▶ **TASK INSTRUCTIONS**: Each line from the one containing "The three.js and Blender code for this object continues." through the one containing "rim is upright" is to be retyped exactly, both end lines included, and all other lines left out.

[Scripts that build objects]
● ● ● ●

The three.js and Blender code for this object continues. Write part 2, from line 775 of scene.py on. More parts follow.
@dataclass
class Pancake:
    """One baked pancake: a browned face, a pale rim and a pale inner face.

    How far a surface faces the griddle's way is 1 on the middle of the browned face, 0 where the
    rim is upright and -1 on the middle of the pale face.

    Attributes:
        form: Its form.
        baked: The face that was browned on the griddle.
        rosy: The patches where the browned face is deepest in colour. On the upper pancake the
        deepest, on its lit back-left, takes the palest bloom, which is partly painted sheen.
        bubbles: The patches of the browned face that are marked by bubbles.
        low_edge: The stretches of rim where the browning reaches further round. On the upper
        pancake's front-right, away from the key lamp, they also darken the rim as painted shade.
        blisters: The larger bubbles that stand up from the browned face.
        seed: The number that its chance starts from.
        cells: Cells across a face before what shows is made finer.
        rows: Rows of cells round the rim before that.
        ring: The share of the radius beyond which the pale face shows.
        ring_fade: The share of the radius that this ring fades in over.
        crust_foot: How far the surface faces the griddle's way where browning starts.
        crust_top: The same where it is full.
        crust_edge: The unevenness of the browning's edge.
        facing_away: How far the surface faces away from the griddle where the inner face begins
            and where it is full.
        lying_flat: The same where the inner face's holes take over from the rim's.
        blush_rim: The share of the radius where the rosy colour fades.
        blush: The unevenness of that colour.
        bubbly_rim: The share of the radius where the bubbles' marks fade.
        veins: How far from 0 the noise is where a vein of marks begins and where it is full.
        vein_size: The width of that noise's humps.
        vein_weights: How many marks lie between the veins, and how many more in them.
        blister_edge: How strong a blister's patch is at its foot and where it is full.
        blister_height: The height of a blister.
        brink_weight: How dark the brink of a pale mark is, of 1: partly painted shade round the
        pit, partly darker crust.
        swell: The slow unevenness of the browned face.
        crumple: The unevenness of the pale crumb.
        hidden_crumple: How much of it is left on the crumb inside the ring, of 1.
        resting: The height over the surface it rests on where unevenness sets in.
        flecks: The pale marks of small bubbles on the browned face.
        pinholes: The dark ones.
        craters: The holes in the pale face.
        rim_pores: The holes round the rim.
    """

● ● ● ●

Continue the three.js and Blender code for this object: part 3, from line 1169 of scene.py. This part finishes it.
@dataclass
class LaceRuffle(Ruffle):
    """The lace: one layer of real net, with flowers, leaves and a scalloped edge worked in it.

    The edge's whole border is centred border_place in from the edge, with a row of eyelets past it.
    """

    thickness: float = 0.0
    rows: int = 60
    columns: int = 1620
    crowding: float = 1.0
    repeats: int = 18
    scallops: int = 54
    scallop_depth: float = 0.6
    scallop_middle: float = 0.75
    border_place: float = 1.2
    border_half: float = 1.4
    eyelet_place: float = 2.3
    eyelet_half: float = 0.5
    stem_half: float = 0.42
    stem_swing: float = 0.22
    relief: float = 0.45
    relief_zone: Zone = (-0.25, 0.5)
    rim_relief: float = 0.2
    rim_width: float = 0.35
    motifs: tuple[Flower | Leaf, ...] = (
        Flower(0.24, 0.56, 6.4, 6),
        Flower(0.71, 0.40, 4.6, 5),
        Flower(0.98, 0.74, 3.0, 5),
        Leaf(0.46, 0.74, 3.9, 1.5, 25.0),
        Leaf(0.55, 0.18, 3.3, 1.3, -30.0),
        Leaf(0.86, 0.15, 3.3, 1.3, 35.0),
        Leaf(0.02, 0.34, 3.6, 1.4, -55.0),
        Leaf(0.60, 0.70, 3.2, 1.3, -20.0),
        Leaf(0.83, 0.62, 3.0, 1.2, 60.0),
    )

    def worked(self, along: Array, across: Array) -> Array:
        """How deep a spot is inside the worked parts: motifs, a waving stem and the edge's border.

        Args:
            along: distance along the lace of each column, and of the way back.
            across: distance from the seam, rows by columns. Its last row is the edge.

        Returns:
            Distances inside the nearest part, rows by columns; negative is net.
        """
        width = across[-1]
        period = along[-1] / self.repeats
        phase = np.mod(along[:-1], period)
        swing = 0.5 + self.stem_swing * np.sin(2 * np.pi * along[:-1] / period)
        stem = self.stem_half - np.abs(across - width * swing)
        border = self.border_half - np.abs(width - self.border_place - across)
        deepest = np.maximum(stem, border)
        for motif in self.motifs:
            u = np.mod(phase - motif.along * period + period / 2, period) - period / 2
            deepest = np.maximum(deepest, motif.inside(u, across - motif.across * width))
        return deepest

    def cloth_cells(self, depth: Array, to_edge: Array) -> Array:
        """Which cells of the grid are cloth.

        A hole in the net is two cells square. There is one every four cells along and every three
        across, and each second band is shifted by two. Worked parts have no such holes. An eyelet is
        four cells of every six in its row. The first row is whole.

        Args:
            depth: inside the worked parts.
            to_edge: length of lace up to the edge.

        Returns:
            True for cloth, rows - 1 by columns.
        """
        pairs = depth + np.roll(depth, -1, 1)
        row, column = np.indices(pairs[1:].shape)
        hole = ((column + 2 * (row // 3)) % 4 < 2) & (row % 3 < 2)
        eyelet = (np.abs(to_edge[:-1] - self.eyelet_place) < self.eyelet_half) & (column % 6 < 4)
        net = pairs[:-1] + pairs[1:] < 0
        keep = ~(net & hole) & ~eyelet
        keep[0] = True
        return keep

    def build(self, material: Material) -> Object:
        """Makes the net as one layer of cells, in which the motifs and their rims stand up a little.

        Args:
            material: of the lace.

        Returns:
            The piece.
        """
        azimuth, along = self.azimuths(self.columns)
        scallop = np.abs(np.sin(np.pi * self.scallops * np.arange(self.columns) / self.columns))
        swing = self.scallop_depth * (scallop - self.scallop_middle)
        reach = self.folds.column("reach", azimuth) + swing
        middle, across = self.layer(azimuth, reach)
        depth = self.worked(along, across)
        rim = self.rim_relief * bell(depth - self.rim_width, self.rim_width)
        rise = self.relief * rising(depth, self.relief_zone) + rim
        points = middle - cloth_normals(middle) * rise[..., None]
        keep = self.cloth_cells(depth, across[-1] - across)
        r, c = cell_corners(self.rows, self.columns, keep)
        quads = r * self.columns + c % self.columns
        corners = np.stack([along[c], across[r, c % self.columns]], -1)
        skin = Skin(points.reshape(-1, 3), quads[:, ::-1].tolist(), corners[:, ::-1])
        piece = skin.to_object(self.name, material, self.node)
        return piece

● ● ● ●

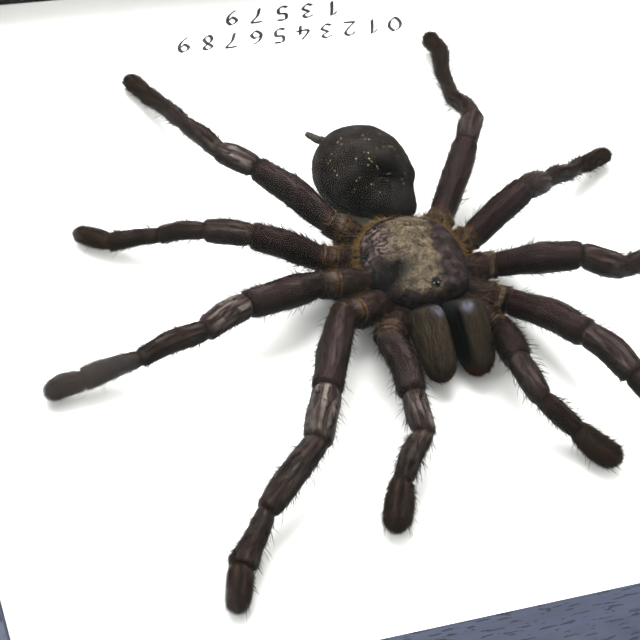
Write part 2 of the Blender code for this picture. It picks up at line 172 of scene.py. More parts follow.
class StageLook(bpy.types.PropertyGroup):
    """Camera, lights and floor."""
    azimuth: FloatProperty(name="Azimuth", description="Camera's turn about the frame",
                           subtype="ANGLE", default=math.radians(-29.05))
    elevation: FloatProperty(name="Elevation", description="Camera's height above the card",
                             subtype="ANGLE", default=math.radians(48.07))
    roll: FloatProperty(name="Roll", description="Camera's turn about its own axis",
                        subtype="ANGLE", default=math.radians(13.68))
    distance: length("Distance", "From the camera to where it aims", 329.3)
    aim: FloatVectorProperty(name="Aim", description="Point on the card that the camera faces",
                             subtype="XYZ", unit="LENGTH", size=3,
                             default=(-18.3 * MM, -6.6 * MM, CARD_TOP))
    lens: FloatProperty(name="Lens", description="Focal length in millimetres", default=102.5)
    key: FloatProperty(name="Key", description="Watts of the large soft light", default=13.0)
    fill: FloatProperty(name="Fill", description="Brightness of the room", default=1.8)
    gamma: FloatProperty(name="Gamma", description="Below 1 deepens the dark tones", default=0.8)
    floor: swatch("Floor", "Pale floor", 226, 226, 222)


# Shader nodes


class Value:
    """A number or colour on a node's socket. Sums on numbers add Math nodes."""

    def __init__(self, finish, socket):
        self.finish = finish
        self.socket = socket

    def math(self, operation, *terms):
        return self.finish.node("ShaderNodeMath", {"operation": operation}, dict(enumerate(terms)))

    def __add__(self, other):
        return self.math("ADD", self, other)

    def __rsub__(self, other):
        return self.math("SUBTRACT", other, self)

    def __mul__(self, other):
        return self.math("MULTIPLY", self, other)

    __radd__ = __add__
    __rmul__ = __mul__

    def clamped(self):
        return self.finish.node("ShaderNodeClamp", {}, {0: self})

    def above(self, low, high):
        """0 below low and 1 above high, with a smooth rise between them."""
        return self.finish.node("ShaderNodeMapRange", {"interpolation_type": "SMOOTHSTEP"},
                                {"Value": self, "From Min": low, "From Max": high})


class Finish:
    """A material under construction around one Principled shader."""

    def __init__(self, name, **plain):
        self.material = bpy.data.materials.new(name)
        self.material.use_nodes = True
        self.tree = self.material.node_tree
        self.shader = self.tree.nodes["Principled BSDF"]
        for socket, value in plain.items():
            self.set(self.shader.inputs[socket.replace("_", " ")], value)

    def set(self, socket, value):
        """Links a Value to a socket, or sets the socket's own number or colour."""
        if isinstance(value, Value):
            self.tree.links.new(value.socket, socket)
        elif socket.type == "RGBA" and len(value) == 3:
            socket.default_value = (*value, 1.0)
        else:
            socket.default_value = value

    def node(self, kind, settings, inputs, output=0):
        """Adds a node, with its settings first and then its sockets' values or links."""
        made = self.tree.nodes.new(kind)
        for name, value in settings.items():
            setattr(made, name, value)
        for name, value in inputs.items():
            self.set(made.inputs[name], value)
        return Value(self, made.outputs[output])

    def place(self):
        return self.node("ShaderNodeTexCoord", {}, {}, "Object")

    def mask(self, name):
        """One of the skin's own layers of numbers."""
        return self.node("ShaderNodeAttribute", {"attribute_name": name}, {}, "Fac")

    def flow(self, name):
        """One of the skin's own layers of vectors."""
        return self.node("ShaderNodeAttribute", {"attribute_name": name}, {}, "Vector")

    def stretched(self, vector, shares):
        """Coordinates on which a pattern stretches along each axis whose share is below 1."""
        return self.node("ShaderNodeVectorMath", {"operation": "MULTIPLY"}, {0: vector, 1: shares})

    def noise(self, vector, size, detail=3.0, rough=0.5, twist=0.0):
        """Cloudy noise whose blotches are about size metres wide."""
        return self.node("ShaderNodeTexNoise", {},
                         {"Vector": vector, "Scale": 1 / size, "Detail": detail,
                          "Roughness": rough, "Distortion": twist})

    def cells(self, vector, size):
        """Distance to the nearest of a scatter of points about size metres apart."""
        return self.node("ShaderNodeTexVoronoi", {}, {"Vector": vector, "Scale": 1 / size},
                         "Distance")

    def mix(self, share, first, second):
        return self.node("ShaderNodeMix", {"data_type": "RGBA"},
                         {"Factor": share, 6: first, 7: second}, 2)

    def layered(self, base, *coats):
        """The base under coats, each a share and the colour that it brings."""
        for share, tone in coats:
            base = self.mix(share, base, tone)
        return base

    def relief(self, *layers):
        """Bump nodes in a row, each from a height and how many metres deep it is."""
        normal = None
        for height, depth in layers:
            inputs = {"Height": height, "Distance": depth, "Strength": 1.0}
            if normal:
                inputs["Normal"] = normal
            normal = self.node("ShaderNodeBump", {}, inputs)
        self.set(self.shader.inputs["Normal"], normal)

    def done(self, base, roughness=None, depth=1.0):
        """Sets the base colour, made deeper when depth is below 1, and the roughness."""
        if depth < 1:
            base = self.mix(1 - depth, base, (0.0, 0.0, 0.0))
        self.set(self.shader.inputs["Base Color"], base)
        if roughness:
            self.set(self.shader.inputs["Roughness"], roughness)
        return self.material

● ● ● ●

▶ **EXPECTED ANSWER**:
The three.js and Blender code for this object continues. Write part 2, from line 775 of scene.py on. More parts follow.
@dataclass
class Pancake:
    """One baked pancake: a browned face, a pale rim and a pale inner face.

    How far a surface faces the griddle's way is 1 on the middle of the browned face, 0 where the
    rim is upright and -1 on the middle of the pale face.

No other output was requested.